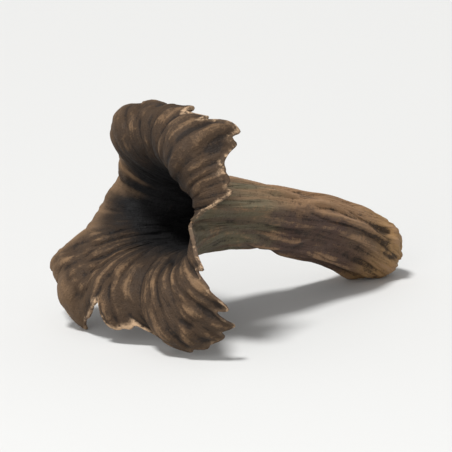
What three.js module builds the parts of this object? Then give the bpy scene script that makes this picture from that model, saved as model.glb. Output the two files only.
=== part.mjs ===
// Black trumpet mushroom, dried, lying on its side.
//
// The mushroom grew as one piece: a thin wall that starts as a closed foot, runs up a hollow
// wrinkled stem, opens into a funnel and rolls outward into a torn, ruffled lip.
//
// The middle of that wall is worked out first. A point on it has two numbers: w, the distance
// along the wall from the foot's tip, and the angle round the stem. Angle 0 is the upper side,
// 90 the near side and 180 the underside. The wall then gets its thickness both ways.
//
// Millimetres, Z up. The mouth looks along -X and the foot lies at +X. The origin is under the
// middle of the mushroom, on the surface it lies on.

import * as THREE from 'three';

const radians = THREE.MathUtils.degToRad;
const clamp = THREE.MathUtils.clamp;

// The wall from foot to lip, millimetres along the wall
const wallLength = 40.3;
const footTurn = 4.8;
const flareStart = 20;

// Slopes of the wall against the stem's axis, degrees
const stemSlope = 3;
const lipSlope = 140;

// How late the foot closes and the lip opens, as powers of the way there
const footPower = 1.6;
const flarePower = 3.6;

// Thickness at the foot, at the lip's edge and at the bottom of the deepest groove
const footThickness = 1.46;
const lipThickness = 0.76;
const leastThickness = 0.66;

// The stem's cross-section is round at the tip and oval from there on, and the oval turns
const ovalLong = 1.1;
const ovalShort = 0.88;
const ovalFrom = 6;
const ovalStart = 20;
const ovalTwist = 2.2;

// The bent axis: its rise above level and its turn to the side, degrees at foot and mouth
const axisLength = 38;
const rise = { foot: 26, mouth: 0 };
const turn = { foot: -10, mouth: 12 };

// How the finished mushroom is tipped, in degrees, so that it lies on its foot and two lobes of
// the lip, and how far the surface presses their lowest points flat, in millimetres
const layPitch = 1.5;
const layRoll = -3.6;
const pressDepth = 0.24;

// Grid: columns round the wall, rows from foot to lip, and steps between two rows
const columns = 76;
const footRows = 5;
const stemRows = 11;
const lipRows = 19;
const steps = 8;

// Broad lobes of the lip: the angle each is centred on, how narrow it is, millimetres added
const lobes = [
  { at: 345, narrow: 4, by: 0.5 },
  { at: 146, narrow: 7, by: 3.0 },
  { at: 222, narrow: 9, by: 5.0 },
  { at: 84, narrow: 7, by: -7.0 },
  { at: 288, narrow: 5, by: -6.0 },
];

// Tears in the edge, as deep as each "by" says
const tears = [
  { at: 172, narrow: 120, by: -2.6 },
  { at: 194, narrow: 90, by: -3.2 },
  { at: 247, narrow: 160, by: -1.8 },
  { at: 16, narrow: 160, by: -2.2 },
  { at: 104, narrow: 220, by: -1.4 },
  { at: 334, narrow: 240, by: -1.4 },
  { at: 143, narrow: 260, by: -1.2 },
  { at: 300, narrow: 200, by: -1.2 },
];

// Where the lip rolls further out or less, degrees added to lipSlope
const rolls = [
  { at: 350, narrow: 4, by: 75 },
  { at: 30, narrow: 8, by: 40 },
  { at: 88, narrow: 14, by: -115 },
  { at: 140, narrow: 6, by: 55 },
  { at: 275, narrow: 5, by: 60 },
  { at: 220, narrow: 9, by: -10 },
];

// Turn of all the folds and grooves together round the stem, degrees per millimetre
const foldTwist = 2;

// Lengthwise folds of the whole wall: depth in millimetres, drift in degrees per millimetre
const folds = [
  { at: 306, narrow: 11, depth: 0.85, drift: 1.2 },
  { at: 35, narrow: 12, depth: 0.8, drift: 0.2 },
  { at: 125, narrow: 11, depth: 0.85, drift: 1.2 },
  { at: 215, narrow: 12, depth: 0.75, drift: 0.4 },
];

// Narrower grooves in the outer face only: depth as a share of what the wall can spare there
const grooves = [
  { at: 262, narrow: 30, depth: 1.1, drift: 1.8 },
  { at: 338, narrow: 40, depth: 1.1, drift: 0.6 },
  { at: 4, narrow: 60, depth: 0.8, drift: -0.3 },
  { at: 46, narrow: 60, depth: 0.9, drift: 0.7 },
  { at: 80, narrow: 34, depth: 1.1, drift: -0.4 },
  { at: 112, narrow: 60, depth: 0.8, drift: 0.9 },
  { at: 150, narrow: 36, depth: 1.1, drift: 0.2 },
  { at: 186, narrow: 60, depth: 0.9, drift: 0.7 },
  { at: 222, narrow: 40, depth: 1.0, drift: -0.2 },
  { at: 304, narrow: 60, depth: 0.8, drift: -0.9 },
];

// Pinches that draw the funnel in between its lobes: deepest at w, fading over a span
const pinches = [
  { at: 182, narrow: 12, depth: 1.8, w: 36, span: 6 },
  { at: 72, narrow: 9, depth: 1.4, w: 34, span: 6 },
  { at: 292, narrow: 9, depth: 0.7, w: 36, span: 6 },
  { at: 20, narrow: 16, depth: 1.1, w: 37, span: 5 },
];
const pinchDrift = 0.8;

// A smooth step from 0 to 1 between two values
function between(value, from, to) {
  return THREE.MathUtils.smoothstep(value, from, to);
}

// A bump of height 1 round an angle in degrees, narrower as "narrow" grows
function bump(angle, at, narrow) {
  return Math.exp(narrow * (Math.cos(angle - radians(at)) - 1));
}

function sumOf(list, angle) {
  return list.reduce((sum, item) => sum + item.by * bump(angle, item.at, item.narrow), 0);
}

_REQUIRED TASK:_
Repeat exactly, please, each line from the beginning of the data through the line with "const flarePower = 3.6;" in it, and only those lines.

_SOLUTION:_
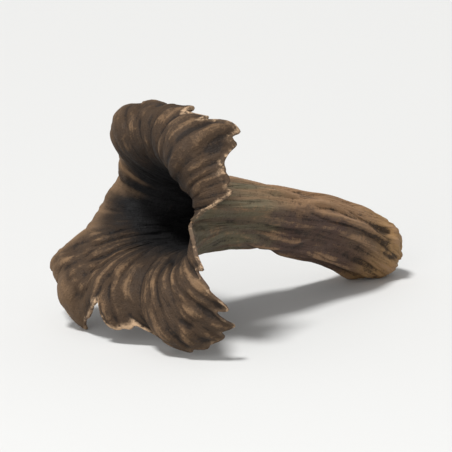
What three.js module builds the parts of this object? Then give the bpy scene script that makes this picture from that model, saved as model.glb. Output the two files only.
=== part.mjs ===
// Black trumpet mushroom, dried, lying on its side.
//
// The mushroom grew as one piece: a thin wall that starts as a closed foot, runs up a hollow
// wrinkled stem, opens into a funnel and rolls outward into a torn, ruffled lip.
//
// The middle of that wall is worked out first. A point on it has two numbers: w, the distance
// along the wall from the foot's tip, and the angle round the stem. Angle 0 is the upper side,
// 90 the near side and 180 the underside. The wall then gets its thickness both ways.
//
// Millimetres, Z up. The mouth looks along -X and the foot lies at +X. The origin is under the
// middle of the mushroom, on the surface it lies on.

import * as THREE from 'three';

const radians = THREE.MathUtils.degToRad;
const clamp = THREE.MathUtils.clamp;

// The wall from foot to lip, millimetres along the wall
const wallLength = 40.3;
const footTurn = 4.8;
const flareStart = 20;

// Slopes of the wall against the stem's axis, degrees
const stemSlope = 3;
const lipSlope = 140;

// How late the foot closes and the lip opens, as powers of the way there
const footPower = 1.6;
const flarePower = 3.6;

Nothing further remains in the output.